Print exactly what the entries say, line by line, from the first line down to the one with "return one(red), one(green), one(blue)", inclusive.

┄┄┄┄┄┄┄┄┄┄

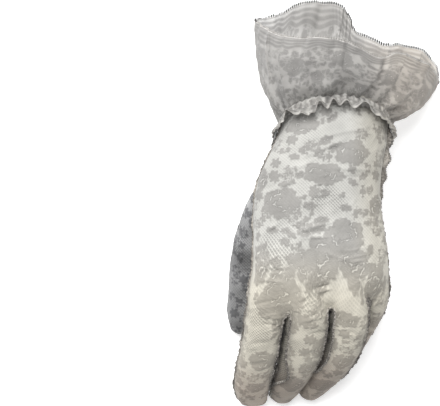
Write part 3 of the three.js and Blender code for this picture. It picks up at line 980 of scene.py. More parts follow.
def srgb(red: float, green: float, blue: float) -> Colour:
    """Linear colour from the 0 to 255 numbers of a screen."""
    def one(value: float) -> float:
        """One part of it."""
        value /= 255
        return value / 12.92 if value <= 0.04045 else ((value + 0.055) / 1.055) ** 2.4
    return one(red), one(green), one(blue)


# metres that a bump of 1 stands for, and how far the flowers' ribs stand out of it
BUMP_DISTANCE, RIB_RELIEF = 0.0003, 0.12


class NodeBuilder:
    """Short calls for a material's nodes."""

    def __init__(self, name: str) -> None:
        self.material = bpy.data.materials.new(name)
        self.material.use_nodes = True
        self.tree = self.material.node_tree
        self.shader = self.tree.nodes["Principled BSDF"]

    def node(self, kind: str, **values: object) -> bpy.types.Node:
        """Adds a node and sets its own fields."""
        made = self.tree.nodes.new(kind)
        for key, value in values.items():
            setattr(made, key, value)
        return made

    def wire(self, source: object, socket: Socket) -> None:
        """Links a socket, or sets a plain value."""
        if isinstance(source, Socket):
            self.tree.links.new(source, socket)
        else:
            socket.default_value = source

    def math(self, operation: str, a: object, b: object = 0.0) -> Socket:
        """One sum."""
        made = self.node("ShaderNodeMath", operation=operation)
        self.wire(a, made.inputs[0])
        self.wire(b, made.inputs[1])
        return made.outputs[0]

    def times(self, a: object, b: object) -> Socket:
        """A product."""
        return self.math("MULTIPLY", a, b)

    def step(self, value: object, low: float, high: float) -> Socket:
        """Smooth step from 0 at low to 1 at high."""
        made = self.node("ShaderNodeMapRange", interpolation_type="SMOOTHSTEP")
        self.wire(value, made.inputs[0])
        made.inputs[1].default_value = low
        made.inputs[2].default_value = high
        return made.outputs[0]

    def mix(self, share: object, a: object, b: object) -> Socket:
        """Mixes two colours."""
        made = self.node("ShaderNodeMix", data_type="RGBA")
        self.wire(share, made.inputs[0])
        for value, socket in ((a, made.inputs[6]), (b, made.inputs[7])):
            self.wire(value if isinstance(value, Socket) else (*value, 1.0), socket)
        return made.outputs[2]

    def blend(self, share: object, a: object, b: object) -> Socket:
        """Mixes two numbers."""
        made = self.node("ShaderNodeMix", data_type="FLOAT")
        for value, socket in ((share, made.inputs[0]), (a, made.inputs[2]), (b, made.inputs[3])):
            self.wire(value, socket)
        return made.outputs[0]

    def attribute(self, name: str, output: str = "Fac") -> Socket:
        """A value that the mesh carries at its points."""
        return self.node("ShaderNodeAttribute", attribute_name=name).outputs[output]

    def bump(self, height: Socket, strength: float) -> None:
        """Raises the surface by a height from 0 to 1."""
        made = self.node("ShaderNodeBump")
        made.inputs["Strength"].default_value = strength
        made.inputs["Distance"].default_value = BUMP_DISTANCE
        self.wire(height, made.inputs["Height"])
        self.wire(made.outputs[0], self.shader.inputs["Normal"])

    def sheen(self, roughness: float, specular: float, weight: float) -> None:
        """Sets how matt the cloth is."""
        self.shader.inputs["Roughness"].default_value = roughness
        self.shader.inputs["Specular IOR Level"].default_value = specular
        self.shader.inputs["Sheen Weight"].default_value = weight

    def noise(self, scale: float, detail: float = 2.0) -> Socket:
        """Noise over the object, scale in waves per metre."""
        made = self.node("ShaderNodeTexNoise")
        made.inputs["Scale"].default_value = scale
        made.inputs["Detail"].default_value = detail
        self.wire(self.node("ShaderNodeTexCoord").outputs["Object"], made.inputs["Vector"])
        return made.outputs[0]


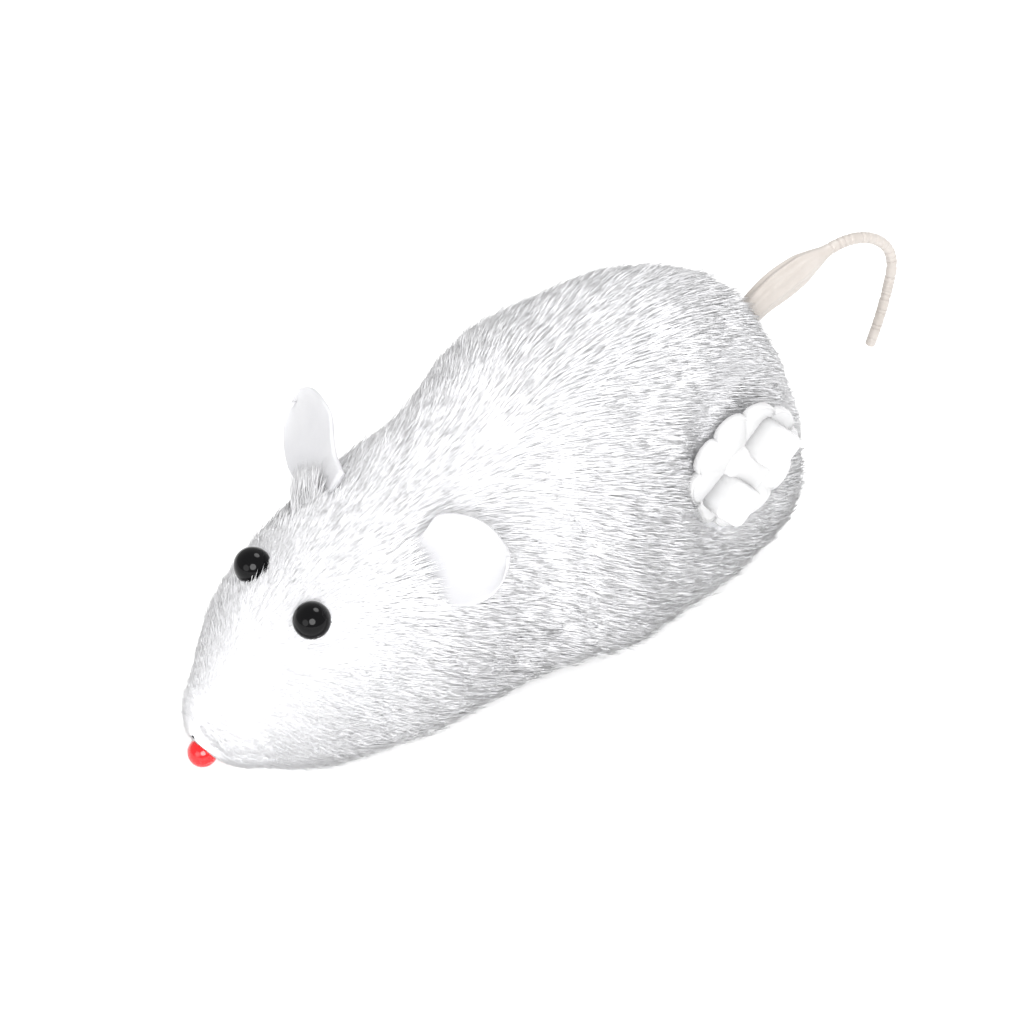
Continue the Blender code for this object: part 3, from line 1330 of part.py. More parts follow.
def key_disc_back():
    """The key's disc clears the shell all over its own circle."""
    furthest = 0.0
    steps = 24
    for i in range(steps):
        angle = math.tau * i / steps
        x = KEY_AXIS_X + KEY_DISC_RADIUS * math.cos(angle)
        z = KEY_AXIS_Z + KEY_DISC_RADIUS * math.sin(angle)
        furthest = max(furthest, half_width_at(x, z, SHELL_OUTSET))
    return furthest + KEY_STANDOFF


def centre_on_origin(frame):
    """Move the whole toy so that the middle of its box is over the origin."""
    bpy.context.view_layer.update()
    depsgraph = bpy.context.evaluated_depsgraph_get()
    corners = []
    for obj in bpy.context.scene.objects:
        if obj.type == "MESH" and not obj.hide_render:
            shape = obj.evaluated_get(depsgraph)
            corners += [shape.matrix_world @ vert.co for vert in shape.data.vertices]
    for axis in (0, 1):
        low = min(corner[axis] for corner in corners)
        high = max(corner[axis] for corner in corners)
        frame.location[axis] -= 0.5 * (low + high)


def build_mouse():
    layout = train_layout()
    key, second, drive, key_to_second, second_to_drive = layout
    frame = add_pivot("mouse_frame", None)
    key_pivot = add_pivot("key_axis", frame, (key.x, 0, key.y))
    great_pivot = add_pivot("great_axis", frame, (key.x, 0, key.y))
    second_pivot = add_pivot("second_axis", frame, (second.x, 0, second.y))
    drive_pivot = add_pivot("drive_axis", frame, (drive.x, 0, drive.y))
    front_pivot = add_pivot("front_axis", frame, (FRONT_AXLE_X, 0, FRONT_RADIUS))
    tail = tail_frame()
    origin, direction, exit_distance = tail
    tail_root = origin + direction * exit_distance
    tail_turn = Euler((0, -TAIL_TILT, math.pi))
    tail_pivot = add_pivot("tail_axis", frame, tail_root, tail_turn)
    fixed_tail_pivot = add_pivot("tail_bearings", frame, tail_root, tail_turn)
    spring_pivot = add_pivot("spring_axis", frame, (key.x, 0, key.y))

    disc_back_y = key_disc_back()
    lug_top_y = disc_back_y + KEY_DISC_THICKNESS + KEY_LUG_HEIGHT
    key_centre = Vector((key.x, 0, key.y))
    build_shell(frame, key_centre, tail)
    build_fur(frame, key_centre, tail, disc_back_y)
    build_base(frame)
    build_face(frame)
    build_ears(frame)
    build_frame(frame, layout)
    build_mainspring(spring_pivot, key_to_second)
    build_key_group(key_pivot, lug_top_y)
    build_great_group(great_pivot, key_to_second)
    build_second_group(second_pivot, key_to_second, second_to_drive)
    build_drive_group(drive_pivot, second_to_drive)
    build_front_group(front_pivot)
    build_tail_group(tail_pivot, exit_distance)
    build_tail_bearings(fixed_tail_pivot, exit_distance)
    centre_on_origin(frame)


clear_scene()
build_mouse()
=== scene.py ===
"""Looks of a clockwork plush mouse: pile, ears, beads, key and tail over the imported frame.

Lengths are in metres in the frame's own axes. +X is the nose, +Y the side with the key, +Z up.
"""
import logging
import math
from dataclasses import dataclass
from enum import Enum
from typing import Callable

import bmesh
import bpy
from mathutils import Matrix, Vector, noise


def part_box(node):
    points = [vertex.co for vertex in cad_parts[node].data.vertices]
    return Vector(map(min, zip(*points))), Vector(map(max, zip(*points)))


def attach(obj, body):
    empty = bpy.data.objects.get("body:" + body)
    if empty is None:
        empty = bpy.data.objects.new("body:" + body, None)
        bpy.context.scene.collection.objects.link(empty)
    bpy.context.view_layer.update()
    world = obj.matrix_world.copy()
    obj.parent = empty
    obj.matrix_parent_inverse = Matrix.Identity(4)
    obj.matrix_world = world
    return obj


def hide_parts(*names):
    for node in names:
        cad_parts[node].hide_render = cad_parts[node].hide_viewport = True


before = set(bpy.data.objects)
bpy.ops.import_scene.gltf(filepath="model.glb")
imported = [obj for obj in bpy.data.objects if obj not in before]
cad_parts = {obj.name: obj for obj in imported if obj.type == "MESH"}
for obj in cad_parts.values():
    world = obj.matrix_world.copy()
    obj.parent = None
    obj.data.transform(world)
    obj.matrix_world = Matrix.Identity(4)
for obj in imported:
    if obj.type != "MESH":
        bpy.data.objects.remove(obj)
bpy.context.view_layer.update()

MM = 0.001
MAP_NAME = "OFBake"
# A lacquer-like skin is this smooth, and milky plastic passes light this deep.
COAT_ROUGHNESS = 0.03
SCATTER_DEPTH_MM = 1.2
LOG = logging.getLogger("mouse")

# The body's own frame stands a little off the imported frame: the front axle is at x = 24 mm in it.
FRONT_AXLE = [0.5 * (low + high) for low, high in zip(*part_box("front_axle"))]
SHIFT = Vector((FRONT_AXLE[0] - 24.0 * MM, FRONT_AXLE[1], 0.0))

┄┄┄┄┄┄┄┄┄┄

### Solved exercise
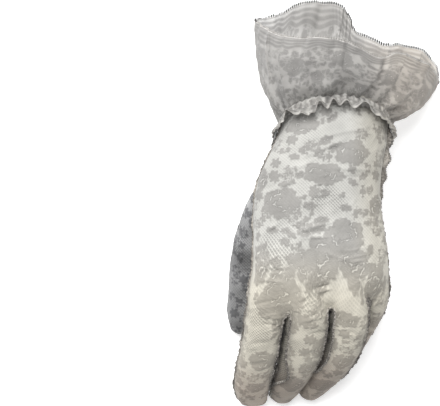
Write part 3 of the three.js and Blender code for this picture. It picks up at line 980 of scene.py. More parts follow.
def srgb(red: float, green: float, blue: float) -> Colour:
    """Linear colour from the 0 to 255 numbers of a screen."""
    def one(value: float) -> float:
        """One part of it."""
        value /= 255
        return value / 12.92 if value <= 0.04045 else ((value + 0.055) / 1.055) ** 2.4
    return one(red), one(green), one(blue)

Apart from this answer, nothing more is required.